Читаем Последнее письмо из Москвы полностью

Были и другие новые соотечественники, которые казались мне чужаками, — евреи с востока. У них были свои традиции, которые нам казались странными: несколько жен при одном муже, с множеством детей, и все совершенно нищие. Они были будто с другой планеты, но нам они были братьями. Необходимо было помочь им влиться, обучить их здешней жизни, и быстро — столетие за месяц — пройти путь от плуга до трактора. И хоть на это ушли годы, зато теперь они оживляют собой пейзаж, вносят в него яркие краски.

Я стал частью страны, поступил в университет, подружился с людьми из нового окружения и тратил себя всего без остатка. Иногда я спрашивал себя: как же можно было жить без этой свободы раньше?

За время, проведенное в Израиле, я почувствовал себя совсем другим человеком, мое понимание собственной жизни в корне поменялось, как и привычки, и ценности: я узнал, где заканчивается утопия, как она ограничивается рамками реальности, а значит — от самой себя отрекается. Я не сомневался, что будущее мое неразрывно связано с будущим Израиля, что я сросся с ним, и менять это в мои планы не входило: я занимался экстремальной журналистикой, учился в университете, у меня была куча друзей, и то, как я сливался с этой средой, было лучшим доказательством того, что это мое место, мой настоящий дом.
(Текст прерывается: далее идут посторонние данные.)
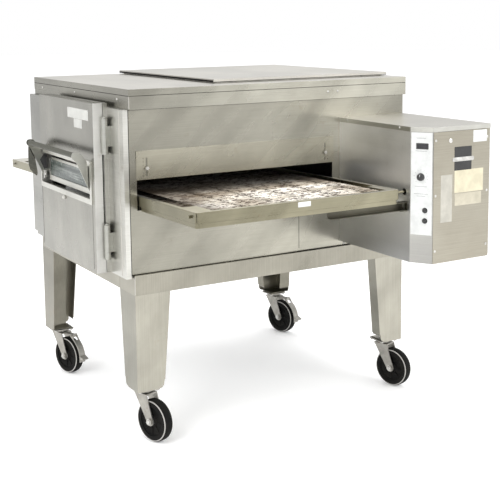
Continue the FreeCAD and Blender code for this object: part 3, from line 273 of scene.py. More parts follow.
def dark_glass():
    """Tinted window over a display."""
    material, tree, shader = new_material("display_glass")
    film = noise(tree, 60, (1, 1, 1), 4, 0.6)
    tree.links.new(ramp(tree, film, [(0.3, (0.01, 0.01, 0.012)), (0.75, (0.03, 0.03, 0.034))]),
                   shader.inputs["Base Color"])
    tree.links.new(spread(tree, film, 0.06, 0.22), shader.inputs["Roughness"])
    bump(tree, shader, film, 0.05, 0.2 * MM)
    return material


def belt_steel():
    """Wire worn bright by use, with crumbs, browned along its front edge, and darkened inside the oven up to its
    opening as painted shade.
    """
    material, tree, shader = new_material("belt_steel")
    bake = noise(tree, 3.4, (1, 0.6, 1), 4, 0.6)
    crumbs = noise(tree, 110, (1, 0.3, 1), 4, 0.7)
    base = ramp(tree, bake, [(0.36, (0.2, 0.155, 0.105)), (0.47, (0.56, 0.5, 0.41)),
                             (0.58, (0.95, 0.9, 0.82))])
    burnt = ramp(tree, crumbs, [(0.5, (0, 0, 0)), (0.57, (0.95, 0.95, 0.95))])
    speckled = mix(tree, burnt, base, (0.07, 0.045, 0.03))
    axes = object_axes(tree)
    # Painted shade: the wire is darkened inside the oven and up to its opening.
    mouth_shade = spread(tree, axes["X"], 1, 0, *MOUTH_SHADE_SPAN)
    edge = spread(tree, axes["Y"], 0.85, 0, *FRONT_EDGE_SPAN)
    shaded_inside = mix(tree, mouth_shade, speckled, mix(tree, 0.8, speckled, (0.02, 0.015, 0.01)))
    browned = mix(tree, edge, shaded_inside, mix(tree, 0.75, speckled, (0.03, 0.02, 0.013)))
    tree.links.new(browned, shader.inputs["Base Color"])
    shader.inputs["Metallic"].default_value = 0.4
    tree.links.new(spread(tree, crumbs, 0.35, 0.65), shader.inputs["Roughness"])
    bump(tree, shader, crumbs, 0.2, 0.3 * MM)
    return material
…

Дважды в неделю я ходил на почту за письмами, но, надо признаться, что раз в две недели получал там не только письма, но и средства к существованию. Во времена дефицита (150 граммов мяса в неделю) я был в привилегированном положении: мать регулярно присылала мне посылки с мясными продуктами, на которых держался не только я, но и мои приятели, с которыми я обязательно делился. Стал многим интересен.

Однажды в полдень я забирал корреспонденцию из ящика номер 808 в центральном почтовом отделении. Я был полон бодрости после долгой пешей прогулки от Терра Санта[18], где временно располагался факультет экономики, до здания почтамта. Ходить по Иерусалиму пешком — это всегда и прогулка, и экскурсия: всякий раз вы наслаждаетесь визуальным богатством города и видом людей на улицах — такой непроизвольный и очень приятный туризм. Я все пытался восстановить в памяти свой разговор с одной польской иммигранткой, чьи родители погибли в Аушвице, — она приехала в Израиль одна и, преодолев всевозможные препятствия, добилась стипендии на моем факультете в Иерусалимском университете. Она была так благодарна за возможность, которую ей предоставила судьба, несмотря на гибель родственников и одиночество, и так искренне выражала свое счастья, что создавалось впечатление, будто я обладал какими-то привилегиями по сравнению с ней, но не догадывался о своем счастье. Мне тоже есть за что благодарить судьбу, размышлял я, но не знал, как проявить эту благодарность, куда ее направить. А у той девушки не было сомнений, она была благодарна Господу и верила в то, что у каждого есть свой, предназначенный лишь для него одного путь.

Разговор раздергал меня, хотя в Иерусалиме это было обычное явление. Обстоятельства сталкивали меня с такими людьми в барах, в столовой, в университете, их истории поражали меня, особенно что касалось войны или концлагерей. Мало кто хотел вспоминать о подобном опыте, но иногда, даже в разговорах с малознакомыми людьми, они не могли сдержаться и начинали сыпать признаниями о пережитых мучениях. И когда так случалось, их боль и чувство вины всегда были чем-то большим, чем я мог выдержать, я сопереживал им и разделял с ними их трагедию.

Я вошел в здание почтамта с ключом от ящика в сжатом кулаке, хотя никто не попытался бы отобрать его у меня. Я взял ключ большим и указательным пальцами, чтоб вставить его в замок, но все мешкал, поскольку почувствовал (или это я сейчас додумываю): из ящика, будто змея, что собрала свое тело в кольца, меня ожидает какая-то страшная весть. Мгновение поразмыслив над своими ощущениями, я тут же упрятал их подальше. В ящике было лишь одно письмо, и оно было от моей кузины-врача Адассы. Прежде чем открыть конверт, я напрягся и подумал, о чем оно может быть. Моей выдержки надолго не хватило, и я решил узнать ответ на свой вопрос.

Письмо занимало аж два листа и было написано неразборчивым почерком, характерным для профессии Адассы: мне он казался нечитаемым загадочным шифром. Усилия, потраченные на расшифровку, немного притупили эффект, произведенный содержанием. Я несколько раз все перечитал, пока до меня не дошел каждый абзац. Я подозревал, что содержание этого письма отразится на жизни семьи и на моих личных планах в частности.